Re: Microphones as EQ's and further...

Quote:
Originally posted by e-cue
Fletcher, EveAnna, and whoever can chime in,

<SNIP>This is a very valuable lesson no matter how matter times over the years you get a chance to do it.
Not only do mics act like different "eqs" but they have different responses. For example, I loved not only the eq sound, but the dynamic response of 414 EBs on toms, something I hadn't really tried. <SNIP>
What comments do you have as far as mic to use that minimize the use of other gear in the chain? <SNIP> Comments?
E-Cue:
The "signature" of mics is what makes mics useful...and there are lots of variables involved. Not only do we have the 0 degree on axis reponse, there is off axis response, at all the various positions other than 0. This a big contributor to a mic's sonic character, especially in live situations such as on stage or in a tracking room. There's also dynamic reponse, that you mention above. This is something David Bock and I talk about, for it is the key to building a 47 that sounds like a 47, reponse that changes with level. There are so many variables, its frightening.
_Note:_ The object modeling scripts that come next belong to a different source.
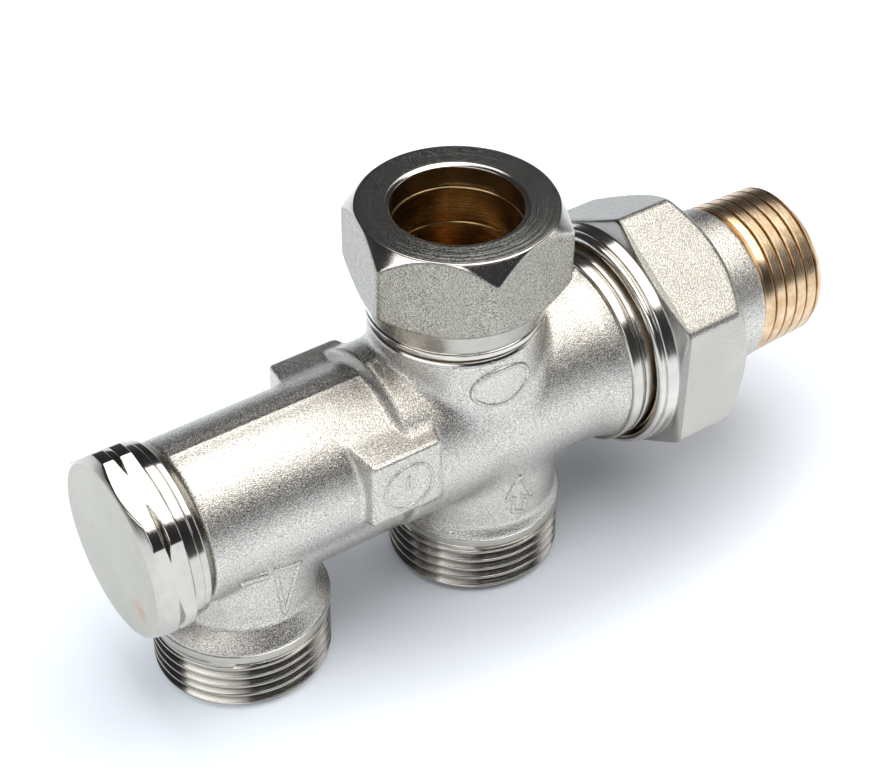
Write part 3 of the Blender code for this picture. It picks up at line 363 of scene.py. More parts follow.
def nickel_graph(name, blasted_tint, turned_tint, turned_roughness, ring_strength=0.45,
                 pit_tint=0.44):
    """Nickel plate, shot-blasted where finish is 0 and turned bright where it is 1."""
    g = Graph(name)
    finish = g.attribute("finish")
    grain = g.noise(5600.0, 2.0, 0.6)
    fine = g.noise(12000.0, 1.0, 0.5)
    rings = g.ring_noise(9.0)
    cloud = g.spread(g.noise(160.0, 3.0, 0.6))
    speck = g.range(g.noise(8000.0, 2.0, 0.6), 0.36, 0.58, pit_tint, 1.22)
    dull = g.mix(cloud, scaled(blasted_tint, 0.90), blasted_tint)
    dull = g.mix(1.0, dull, speck, blend_type="MULTIPLY")
    smudge = g.range(g.noise(260.0, 4.0, 0.65), 0.42, 0.66, 0.0, 1.0)
    bright = g.mix(smudge, turned_tint, scaled(turned_tint, 0.87))
    clean = g.mix(finish, dull, bright)
    # painted shade: the shade attribute darkens thread roots and the union nut's chamfer
    g.surface("Base Color", g.mix(g.attribute("shade"), clean, scaled(turned_tint, 0.30)))
    g.surface("Metallic", 1.0)
    rough_blasted = g.spread(fine, 0.18, 0.30)
    rough_turned = g.spread(rings, turned_roughness * 0.7, turned_roughness * 1.4)
    g.surface("Roughness", g.blend(finish, rough_blasted, rough_turned))
    blasted_bump = g.bump(grain, g.blend(finish, 0.8, 0.02), GRAIN_DEPTH)
    fine_bump = g.bump(fine, g.blend(finish, 0.7, 0.03), FINE_DEPTH, blasted_bump)
    g.surface("Normal", g.bump(rings, g.blend(finish, 0.0, ring_strength), RING_DEPTH, fine_bump))
    return g


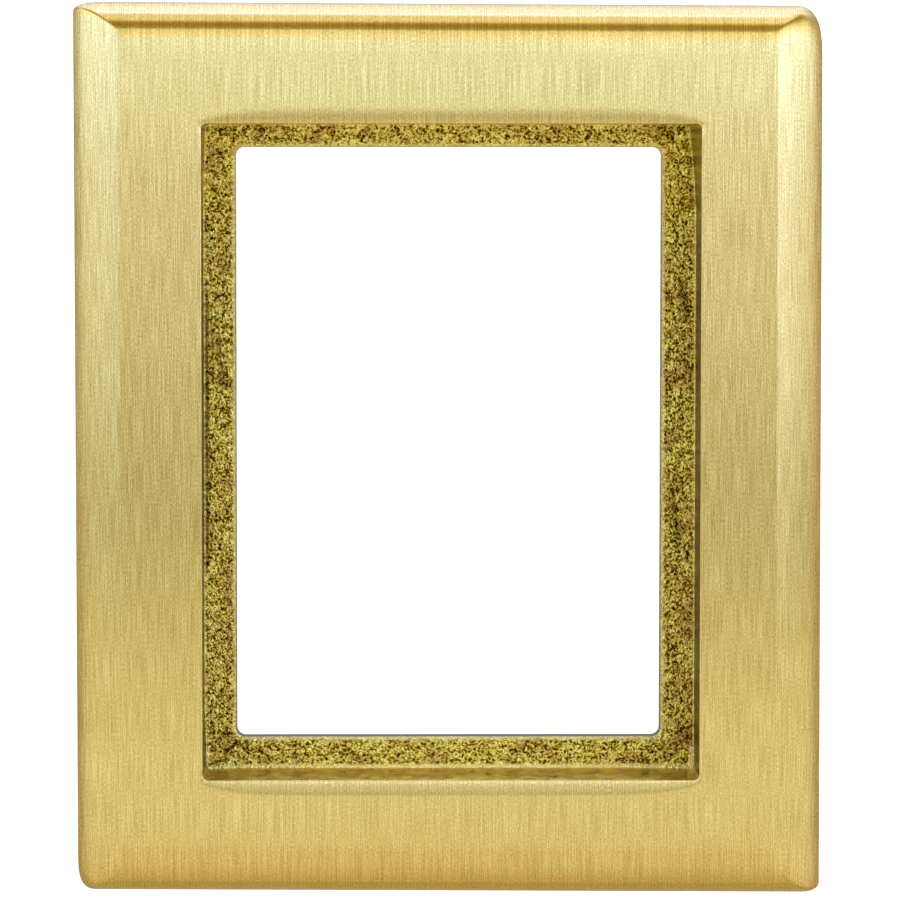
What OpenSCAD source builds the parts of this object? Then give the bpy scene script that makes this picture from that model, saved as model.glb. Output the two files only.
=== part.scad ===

This is why many mic manufacturers hate freq response "charts", and the value judgements people make based on just one piece of a really big puzzle. Soundelux and Brauner both don't supply charts for this very reason. What good is a reponse chart if the dynamic reponse is totally different at all the different levels? What good is a reponse chart if the off axis response is huge contributor to the overall tone of the mic? The end user cannot compare apples to apples: the technology is not yet there to provide a complete written "picture" of the sound. While there are conditions where an on axis reponse chart is valuable, such as acoustic measurement mics, its rare in music recording.